Xml Formatter
Format XML online into clean, readable markup for faster review and debugging.
Xml Formatter Online
An XML Formatter turns raw or minified XML into structured markup with indentation and line breaks that are easier to read. You use it when the XML itself is usable, but the layout makes nested tags, attributes, and repeated nodes hard to follow. This is especially useful for API responses, configuration files, data exports, sitemaps, and feeds.
How to Format XML
- Paste your XML into the input field.
- Click Format XML.
- Review the formatted structure for nesting, attributes, and repeated sections.
- Use the cleaned output in your editor, documentation, ticket, or review workflow.
When to Use an Online XML Formatter
An online XML formatter is the right choice when readability is the main problem. If you receive a one-line XML response from an API, open a dense sitemap, or inspect a compact configuration file, formatting makes the document hierarchy easier to scan without changing the purpose of the markup. It is also useful before code review, troubleshooting, handoff, or conversion to another format.
This kind of tool is most valuable when people need to understand structure quickly. Developers use it to inspect nested elements and attributes. Analysts use it to review exported data. SEO and operations teams use it to read feeds, sitemaps, and integration outputs that are technically correct but difficult to inspect in raw form.
What Changes When You Beautify XML
When you beautify XML, the main change is presentation. A formatter adds consistent indentation and line breaks so parent and child elements are easier to read as a hierarchy.
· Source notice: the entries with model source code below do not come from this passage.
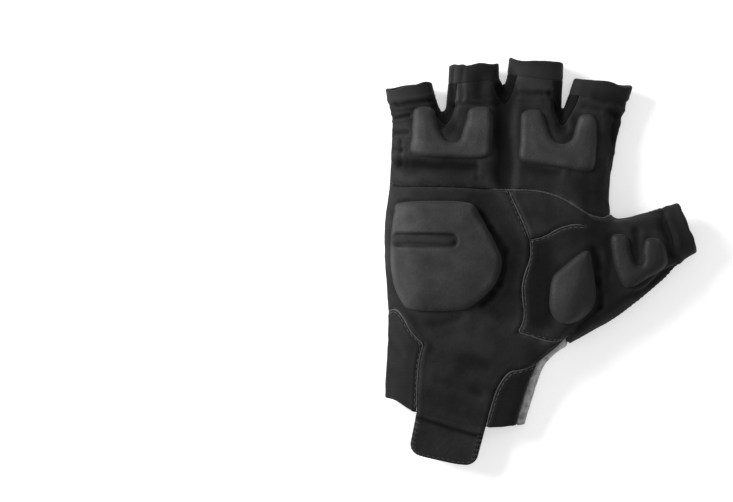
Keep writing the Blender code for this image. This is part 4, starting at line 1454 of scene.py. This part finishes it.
def pipedSeam(name, firsts, seconds, sides):
    width = glove["palmWidth"]
    faint = np.array(seamWork["faint"]) * width
    runs = seamRuns(firsts, seconds)
    if name == "thumb-top-seam":
        runs = [run if run[0, 0] < run[-1, 0] else run[::-1] for run in runs]
        runs = [run[:np.argmax(run[:, 0] > seamWork["endAcross"] * width)] for run in runs]
    if name == "knuckle-seam":
        runs = [run[run[:, 0] > faint[0]] for run in runs]
    piping = ([], [])
    for run in runs:
        spots, normals = onSkin(run, seamWork["pipingLift"])
        steps = np.arange(len(run))
        radii = np.clip(np.minimum(steps, steps[::-1]) / 6, .15, 1)  # thin ends
        radii *= 1 + waved(spots, seamWork["uneven"], 6)
        if name == "knuckle-seam":
            radii *= np.interp(spots[:, 0], faint, seamWork["faintShares"])
        tubeInto(piping, smoothed(spots, 2), normals, seamWork["pipingRadius"] * radii, 8, .8)
    shapePiece(name, piping, "piping", "leather")
    offsets = [side * seamWork["stitchAway"] for side in sides]
    stitchRows(name + "-thread", runs, offsets, seamWork["stitchLift"], seamWork["stitch"],
               "thread", "leather")


print("seams")
for seamName, (firsts, seconds, sides) in pipedSeams.items():
    pipedSeam(seamName, firsts, seconds, sides)


def plainSeam(name, firsts, seconds, offsets, slotFrom, finish="thread"):
    stitchRows(name, seamRuns(firsts, seconds), [offset * mm for offset in offsets],
               seamWork["plainLift"], seamWork["plainStitch"], finish, slotFrom)


backPanels = ("back_panel", "thumb_back_panel")
plainSeam("back-cuff-thread", ("back_cuff_panel",), backPanels, (1.3, -1.3), "grey")
plainSeam("thumb-web-thread", backPanels, ("thumb_palm_panel", "thumb_back_panel"), (1.2,), "mesh")
for finger in fingers + (thumb,):
    plainSeam("hem-thread-" + finger[0], ("hem_" + finger[0],),
              ("finger_palm_panel", "thumb_palm_panel", *backPanels, *gussets),
              (1.1, -1.1), "hem", "darkThread")


tab = {
    "length": 19 * mm,
    "thickness": 2.0 * mm,
    "lean": -13,                  # degrees
    "endHeight": 10.8 * mm,
    "gap": 0.3 * mm,
    "corner": 5.2 * mm,
    "rows": 52,
    "narrow": (.985, .035),       # its width at the root, and how much of it is lost along the tab
    "droop": ((0, .18, .40, .62, .80, .93, 1), (0, .08, .34, .68, .90, .98, 1)),
    "foldAt": 3.4 * mm,           # where the folded end is sewn down
    "foldSlant": 1.4 * mm,
    "foldDepth": 0.80 * mm,
    "foldWidth": 0.70 * mm,
    "foldShade": .9,
    "foldShadeWidth": 1.1 * mm,
    "edgeShade": .75,
    "puff": 0.60 * mm,
    "waves": ((.18 * mm, 5 * mm), (.10 * mm, 2 * mm)),
    "edgeRound": 1.1 * mm,
    "notchDepth": 0.25 * mm,      # the overlock thread pulls the edge in
    "notchWidth": 1.3 * mm,
    "overlockPitch": 2.3 * mm,
    "overlockLength": 2.7 * mm,
    "overlockFrom": 1.5 * mm,     # past the fold
    "overlockLift": 0.08 * mm,
    "overlockRadius": 0.20 * mm,
    "seamInset": 1.3 * mm,        # the row of stitches inside the edge
    "seamLift": 0.04 * mm,
    "stitch": (1.5 * mm, 0.8 * mm, 0.17 * mm),
}


# How far a rounded corner cuts into a straight edge, by the distance from the end.
def cornerCut(corner, rest):
    return corner - np.sqrt(np.maximum(corner ** 2 - np.maximum(corner - rest, 0) ** 2, 0))


def gridFaces(rows, columns):
    starts = [r * columns + c for r in range(rows - 1) for c in range(columns - 1)]
    return [[start, start + columns, start + columns + 1, start + 1] for start in starts]


# The faces of a thin sheet: the upper grid, the lower one behind it and the rim between them.
def sheetFaces(rows, columns):
    count = rows * columns
    upper = gridFaces(rows, columns)
    lower = [[vert + count for vert in face[::-1]] for face in upper]
    rim = list(range(0, count, columns)) + list(range(count - columns + 1, count))
    rim += list(range(count - columns - 1, 0, -columns)) + list(range(columns - 2, 0, -1))
    return upper + lower + [[b, a, a + count, b + count] for a, b in zip(rim, rim[1:] + rim[:1])]


# The folded tab at the heel: it carries on from the palm, droops a little and ends round.
def pullTab():
    root = skinPoints[max(runsOf(skinOpenings[tagOf["palm_panel"]]), key=len)]
    root = resampled(root if root[0][0] < root[-1][0] else root[::-1], .55 * mm)
    lean = math.radians(tab["lean"])
    down = np.array((math.sin(lean), -math.cos(lean), 0))
    middle = (root[0] + root[-1]) / 2
    half = np.linalg.norm(root[-1][:2] - root[0][:2]) / 2
    along = tab["length"] * (np.arange(tab["rows"] + 1)[:, None] / tab["rows"]) ** .9
    side, rest = np.linspace(-1, 1, len(root)), tab["length"] - along
    widest, lost = tab["narrow"]
    narrow = widest - lost * along / tab["length"] - cornerCut(tab["corner"], rest) / half
    droop = np.interp(along / tab["length"], *tab["droop"])
    flat = middle + (root - middle) * narrow[:, :, None] + down * (tab["gap"] + along)[:, :, None]
    height = middle[2] + (tab["endHeight"] - middle[2]) * droop + (root[:, 2] - middle[2]) * (1 - droop)
    toEdge = np.minimum((1 - np.abs(side)) * half * narrow, rest)
    drop = tab["thickness"] / 2 * (1 - np.sqrt(1 - (1 - np.clip(toEdge / tab["edgeRound"], 0, 1)) ** 2))
    fromFold = along - side * tab["foldSlant"] - tab["foldAt"]
    puff = tab["puff"] * np.sin(np.clip(fromFold / (tab["length"] * .8), 0, 1) * math.pi)
    plan = (flat * (1, 1, 0)).reshape(-1, 3)
    waves = sum(waved(plan, look) for look in tab["waves"]).reshape(height.shape)
    notch = .5 + .5 * np.sin(2 * math.pi * along / tab["overlockPitch"])
    sewn = notch * bell(toEdge, tab["notchWidth"]) * (along > tab["foldAt"])
    # Painted shade in the sewn fold and in the overlock notches along the edges.
    paintedShade = np.maximum(tab["foldShade"] * bell(fromFold, tab["foldShadeWidth"]), tab["edgeShade"] * sewn)
    pressed = tab["foldDepth"] * bell(fromFold, tab["foldWidth"]) + tab["notchDepth"] * sewn
    top = np.dstack((flat[:, :, :2], height - drop - pressed + puff + waves))
    bottom = np.dstack((flat[:, :, :2], height - tab["thickness"] + drop))
    values = {"seamAway": np.full(2 * paintedShade.size, .004, dtype=np.float32),
              "paintedShadeAndLight": np.tile(paintedShade.ravel(), 2).astype(np.float32)}
    piece = meshObject("pull-tab", np.vstack((top, bottom)).reshape(-1, 3), sheetFaces(*top.shape[:2]),
                       [finishes["leather"]], None, values)
    dress(piece, "leather", "pull_tab")
    return top, down


# Points laid onto a surface from above. Those beside it stay where they are.
def laidOn(tree, points, lift):
    laid = []
    for point in points:
        hit = tree.ray_cast(Vector((point[0], point[1], .05)), Vector((0, 0, -1)))[0]
        laid.append(np.array(hit) + (0, 0, lift) if hit else point)
    return np.array(laid)


def tabStitches(top, down):
    thread = ([], [])
    up = np.array((0, 0, 1.0))
    rows, columns = top.shape[:2]
    tree = BVHTree.FromPolygons(top.reshape(-1, 3).tolist(), gridFaces(rows, columns))
    radii = np.array((.6, 1, 1, 1, 1, .6)) * tab["overlockRadius"]
    reach, drift = np.linspace(.2 * mm, tab["overlockLength"], 6), np.linspace(0, .35 * mm, 6)
    for side in (0, -1):
        line = top[:, side]
        inward = unit(top[:, columns // 2] - line)
        along = lengthsAlong(line)
        firstAt = tab["foldAt"] + tab["overlockFrom"]
        for start in np.arange(firstAt, along[-1] - .5 * mm, tab["overlockPitch"]):
            base, way = pointsAt(start, along, line), pointsAt(start, along, inward)
            points = base + np.outer(reach, way) + np.outer(drift, down)
            tubeInto(thread, laidOn(tree, points, tab["overlockLift"]), [up] * 6, radii)
    loop = np.vstack((top[10:, 0], top[-1, 1:], top[10:, -1][::-1]))
    inset = loop + unit(top.mean(axis=(0, 1)) - loop) * tab["seamInset"]
    spots = laidOn(tree, resampled(smoothed(inset, 3), .5 * mm), tab["seamLift"])
    stitchesInto(thread, spots, np.tile(up, (len(spots), 1)), tab["stitch"])
    shapePiece("pull-tab-thread", thread, "darkThread", "leather")


print("pull tab")
tabStitches(*pullTab())


film = {
    "width": 7.0 * mm,
    "length": 23.0 * mm,
    "thickness": 0.22 * mm,
    "lift": 0.04 * mm,
    "corner": 1.2 * mm,
    "barLength": 0.9 * mm,
    "barPitch": 1.9 * mm,
    "barCount": 4,
    "step": 0.5 * mm,
    "stitchAt": 6.6 * mm,        # the hem's stitching crosses the strip here
    "stitchRadius": 0.34 * mm,
}
filmLean = math.radians(fingers[3][5])
filmDown = np.array((-math.sin(filmLean), -math.cos(filmLean), 0))
filmAcross = np.array((math.cos(filmLean), -math.sin(filmLean), 0))
filmTip = np.array(place(*fingers[3][1:3])) + filmDown * glove["hemLength"] * .15


# Places over the film by their distance from its tip and their share of its half width, and the
# height of the cloth above them.
def filmPlaces(along, share):
    flat = filmTip + filmDown * along[..., None] + filmAcross * (film["width"] / 2 * share)[..., None]
    return flat[..., :2], np.vectorize(lambda x, y: skinHeight(x, y, 1))(flat[..., 0], flat[..., 1])


# The film on the back of the index finger: a strip and bars below it, pressed onto the cloth.
def filmPiece(node, start, length):
    rows, columns = max(2, int(length / film["step"])) + 1, int(film["width"] / film["step"]) + 1
    along = np.linspace(0, length, rows)[:, None] * np.ones(columns)
    cut = cornerCut(min(film["corner"], length / 3), np.minimum(along, length - along))
    share = np.linspace(-1, 1, columns) * (1 - 2 * cut / film["width"])
    flat, ground = filmPlaces(start + along, share)
    near = np.dstack((flat, np.maximum(ground + film["lift"], .04 * mm)))
    far = np.dstack((flat, np.maximum(ground - film["thickness"], .01 * mm)))
    piece = meshObject(node.replace("_", "-"), np.vstack((near, far)).reshape(-1, 3),
                       sheetFaces(rows, columns), [finishes["film"]])
    dress(piece, "film", node)


print("reflective film")
filmPiece("reflective_strip", 0, film["length"])
for number in range(film["barCount"]):
    barStart = film["length"] + film["barPitch"] * (number + .6)
    filmPiece(f"reflective_bar_{number + 1}", barStart, film["barLength"])
crossing, crossingHeight = filmPlaces(np.full(15, film["stitchAt"]), np.linspace(-1, 1, 15))
crossing = np.column_stack((crossing, crossingHeight + .02 * mm))
filmStitch = ([], [])
tubeInto(filmStitch, crossing, np.tile((0, 0, -1.0), (15, 1)), np.full(15, film["stitchRadius"]), 6)
shapePiece("reflective-strip-stitch", filmStitch, "darkThread", "film")


stageLook = {
    "floorSize": 3.0,
    "cameraCentre": (-.0623, .00855),
    "cameraHeight": 2.0,
    "palmLevel": .012,
    "frameWidth": .32985,    # the photo's frame, at the palm's level
    "worldStrength": .35,
    "floorGlow": .45,        # the sweep is lit from behind, so that shadows on it stay pale
    "keyPower": 11.0,
    "keySize": .42,
    "keyPlace": (-.71, .34, .44),
    "topPower": 4.0,
    "topSize": 1.2,
    "topPlace": (.2, .1, 1.6),
}


def areaLight(name, power, size, location, target=(0, 0, 0)):
    data = bpy.data.lights.new(name, 'AREA')
    data.energy = power
    data.size = size
    light = bpy.data.objects.new(name, data)
    light.location = location
    light.rotation_euler = (Vector(target) - Vector(location)).to_track_quat('-Z', 'Y').to_euler()
    light.visible_camera = False
    bpy.context.scene.collection.objects.link(light)


def stage():
    half = stageLook["floorSize"] / 2
    corners = [(-half, -half, 0), (half, -half, 0), (half, half, 0), (-half, half, 0)]
    floor = meshObject("floor", corners, [[0, 1, 2, 3]], [floorFinish()])
    world = bpy.data.worlds.new("softWhite")
    world.use_nodes = True
    background = world.node_tree.nodes["Background"]
    background.inputs["Color"].default_value = (1, 1, 1, 1)
    background.inputs["Strength"].default_value = stageLook["worldStrength"]
    bpy.context.scene.world = world
    areaLight("key", stageLook["keyPower"], stageLook["keySize"], stageLook["keyPlace"])
    areaLight("top", stageLook["topPower"], stageLook["topSize"], stageLook["topPlace"])
    data = bpy.data.cameras.new("camera")
    height = stageLook["cameraHeight"]
    data.lens = data.sensor_width * (height - stageLook["palmLevel"]) / stageLook["frameWidth"]
    camera = bpy.data.objects.new("camera", data)
    camera.location = (*stageLook["cameraCentre"], height)
    bpy.context.scene.collection.objects.link(camera)
    bpy.context.scene.camera = camera
    bpy.context.scene.view_settings.view_transform = 'Standard'


print("stage")
stage()
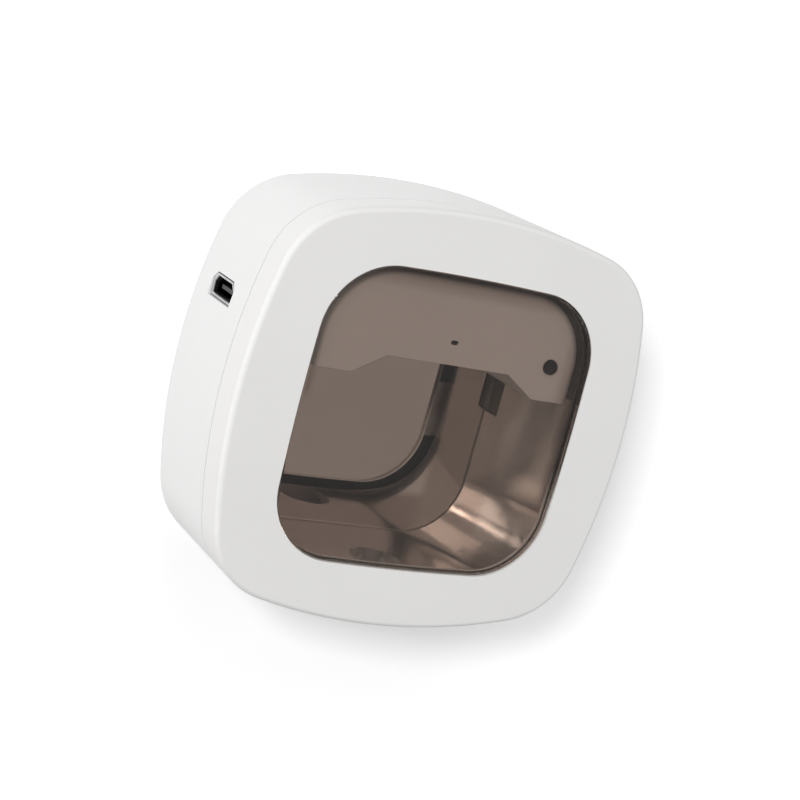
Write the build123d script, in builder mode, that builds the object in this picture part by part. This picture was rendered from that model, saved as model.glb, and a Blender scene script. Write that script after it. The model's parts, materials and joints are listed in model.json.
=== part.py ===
from build123d import *
from math import hypot, sqrt
import os

# UV toothbrush sterilizer: a small bowed-square case that hangs on a wall.
# Millimetres. X runs to the viewer's right, Y into the wall, Z up.
# The origin is the middle of the adhesive pad's wall face.

# Case
case_width = 66.0
case_height = 64.0
case_depth = 27.0
side_bow = 90.0
corner_radius = 12.5
case_wall = 1.8
back_wall = 1.8
front_edge_round = 0.8
rear_edge_round = 2.6

# Parting line between front cover and rear shell
seam_depth = 6.0
seam_gap = 0.2

# Front cover and its window
cover_face = 1.8
frame_side_width = 9.8
frame_top_width = 9.2
window_bow = 350.0
window_corner = 11.0
pane_thickness = 1.5
pane_setback = 0.15
pane_edge_round = 0.3
pane_clearance = 0.1
tape_thickness = 0.1
ledge_width = 0.4
collar_depth = 2.3
collar_wall = 1.2

# Inner deck, the plate seen round the chamber when the cover is open
deck_depth = 6.6
deck_thickness = 1.5
deck_clearance = 0.15

# Reflector tub that forms the brush chamber
mouth_depth = 3.8
mouth_side_margin = 0.7
mouth_top_margin = 0.1
mouth_bottom_drop = 1.15
tub_side_draft = 3.5
tub_top_draft = 1.3
tub_bottom_draft = 0.35
tub_mouth_corner = 11.7
tub_back_corner = 10.0
tub_wall = 1.2
tub_back_gap = 1.1
flange_width = 0.9
flange_thickness = 1.0
niche_length = 3.6
niche_recess = 2.8
niche_drop = 7.5
niche_rise = 1.1
niche_pad_thickness = 1.9
mirror_thickness = 0.4
mirror_clearance = 0.2

# Slot for the neck of the brush
neck_slot_width = 8.4
neck_slot_depth = 12.6
neck_wall = 1.2
neck_channel_lift = 0.35
seal_thickness = 0.7
seal_lip = 0.8
seal_lip_reach = 1.0
seal_height = 4.4
seal_setback = 0.35

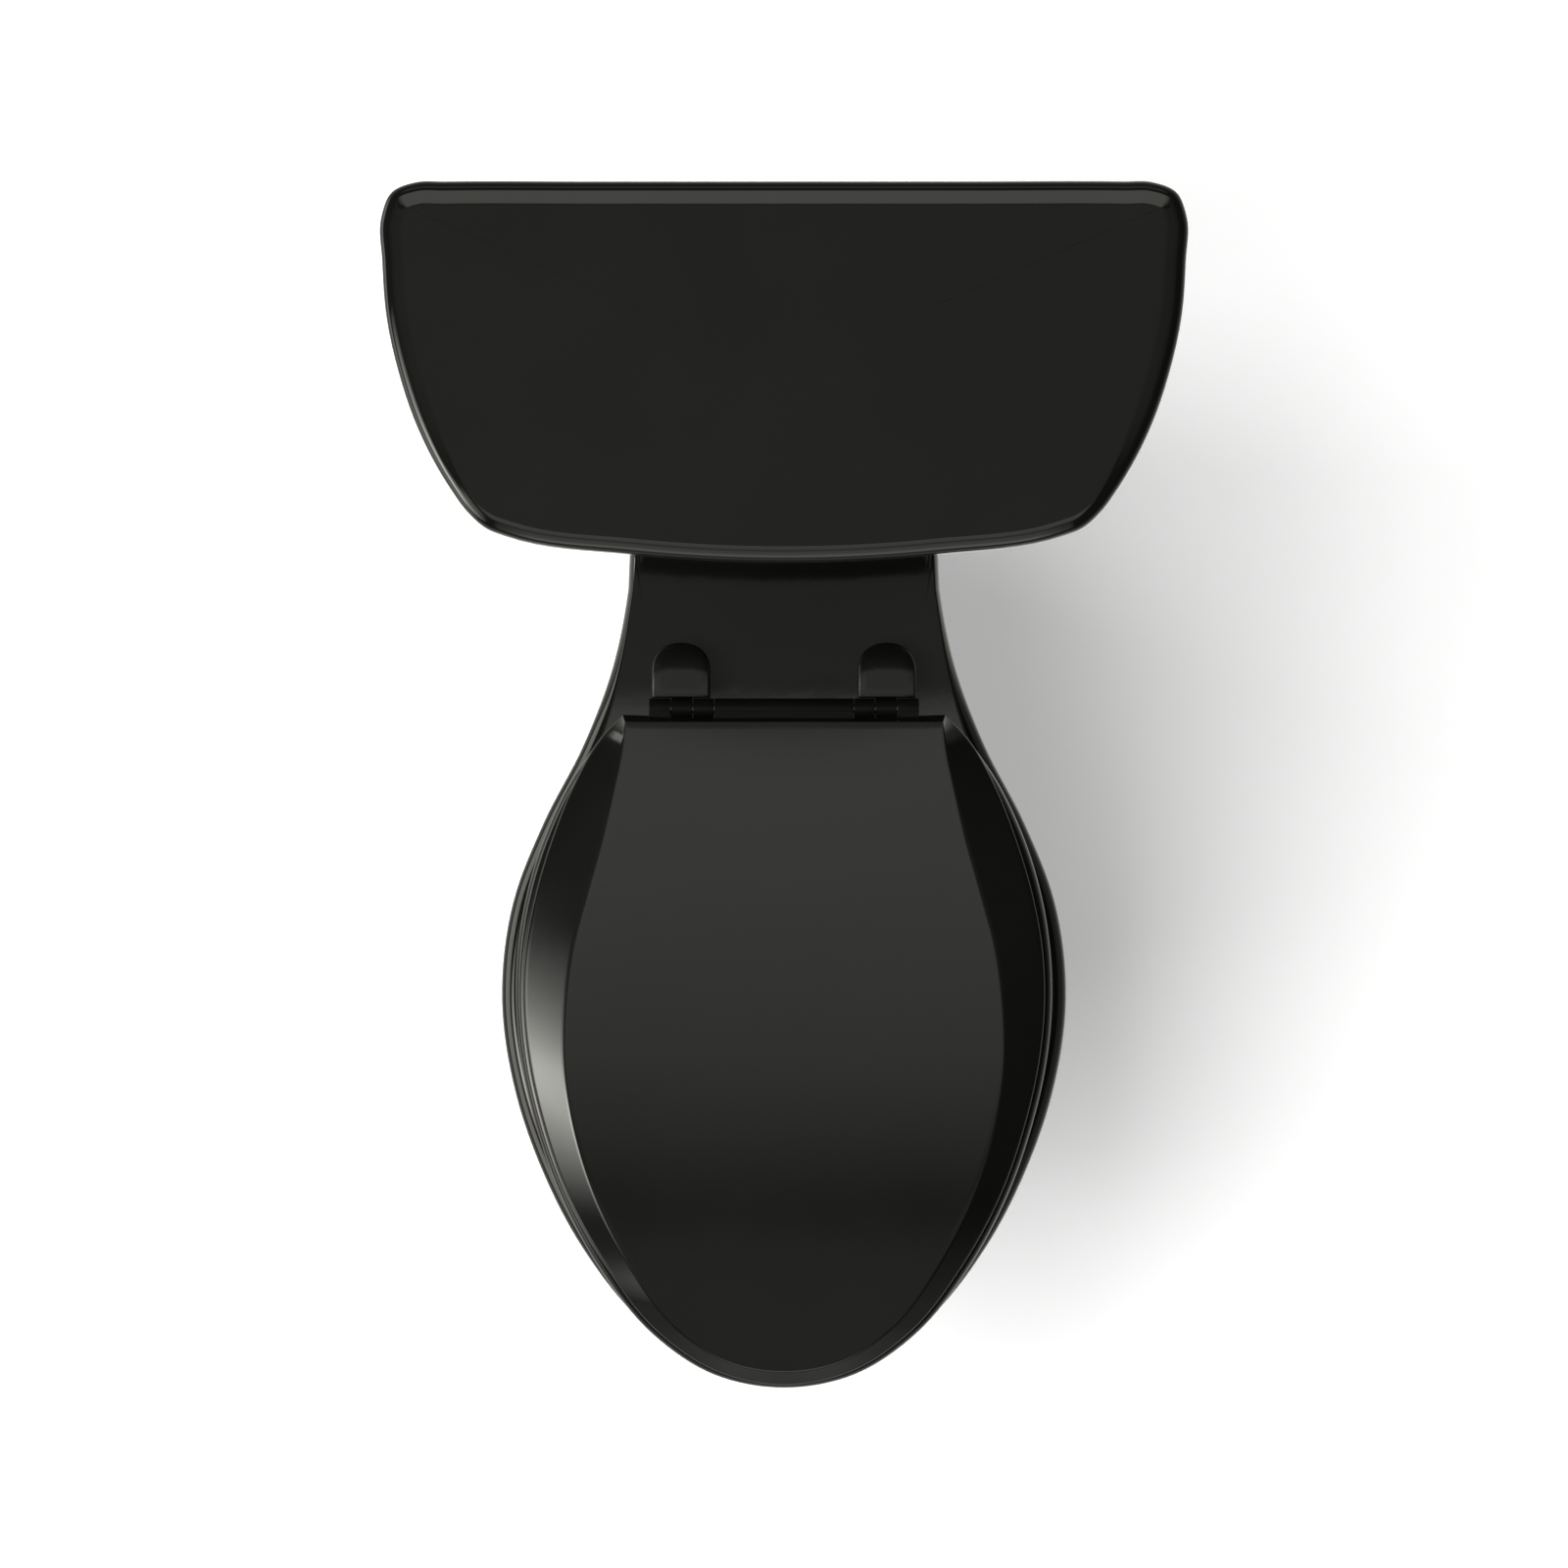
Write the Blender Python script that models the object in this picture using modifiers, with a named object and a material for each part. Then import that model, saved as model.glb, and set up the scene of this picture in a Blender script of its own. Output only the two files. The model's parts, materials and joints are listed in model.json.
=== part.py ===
"""A close coupled toilet: a glazed bowl and pedestal, a cistern tank that sits on its shelf, and a hinged seat.

Units are metres. +Z is up, the wall is on the +Y side and the user sits facing -Y. The origin is on the
floor, under the middle of the whole object's plan.
"""

import math

import bmesh
import bpy
import numpy as np
from mathutils import Matrix

# ---------------------------------------------------------------- driving dimensions
GAP = 0.0003  # between pieces that rest on each other
SIDES = (("left", -1), ("right", 1))

RIM_Z = 0.419  # the bowl's rim and seat deck
SHELF_RISE = 0.021  # the tank shelf stands this far above the seat deck
SHELF_Z = RIM_Z + SHELF_RISE
SHELF_Y = (0.150, 0.188)  # where the ramp up to the shelf starts and ends

BACK_Y = 0.3883  # the back edge of the tank lid
LID_DEPTH = 0.2395
LID_Z = (0.7368, 0.775)
LID_OVERHANG = 0.012
TANK_Z = (0.4455, 0.7365)
TANK_WALL = 0.010
TANK_FLOOR_Z = 0.4575
TANK_BACK_Y = BACK_Y - LID_OVERHANG

VALVE_Y = 0.285  # the flush valve, the spud and the bowl's inlet are on this line
TANK_BOLT_X = 0.080
FILL_XY = (-0.135, 0.255)
OVERFLOW_Y = 0.234
FLAPPER_AXIS_Z = 0.500
CHAIN_Y = 0.322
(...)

That makes the document more practical for debugging, review, and manual editing.
What formatting does not do is just as important. It does not exist to rename tags, rewrite attribute values, repair business logic, or replace validation. If schema compliance matters, format the file first so it is readable, then validate it with the appropriate XML workflow.
Readability and delivery are different goals
Formatted XML is better for people. Compact XML can still be better for payload size, storage, or delivery. A practical workflow is to use formatted XML for inspection and keep a compact version only when the next step depends on a smaller file or tighter transmission format.
Check whitespace-sensitive content before replacing a source file
Some XML workflows depend on exact text handling inside meaningful content. Before replacing an original file, confirm that whitespace inside text nodes, CDATA sections, or template-driven content still behaves the way your system expects. A formatter is for clarity, so the reviewed output should always match the needs of the system that will consume it.
Worked Example: XML Pretty Print Before Reviewing an API Response
You receive a one-line XML API response inside a support ticket, and the team needs to confirm whether a repeated <item> block sits inside the correct parent node. In raw form, the response is too dense to inspect quickly. Running XML pretty print exposes the nesting so the reviewer can trace the hierarchy, compare sibling elements, and spot a misplaced section before the response is passed back to engineering. The tradeoff is that the formatted version is better for human review, not necessarily the version you would keep for a size-sensitive payload.
Common XML Formatting Mistakes
Treating formatting as validation
A formatter helps you read XML. It does not replace well-formedness checks, schema validation, or application-level testing.
Formatting only after the real issue is hidden
If pasted XML already contains truncated content, broken escapes, or missing closing tags, formatting may fail or simply make the broken structure easier to see. Review the source as well as the layout.
Using formatted output where compact XML is the better fit
Readable XML is ideal for debugging and review, but not every workflow benefits from added whitespace. Choose the version that matches the next step.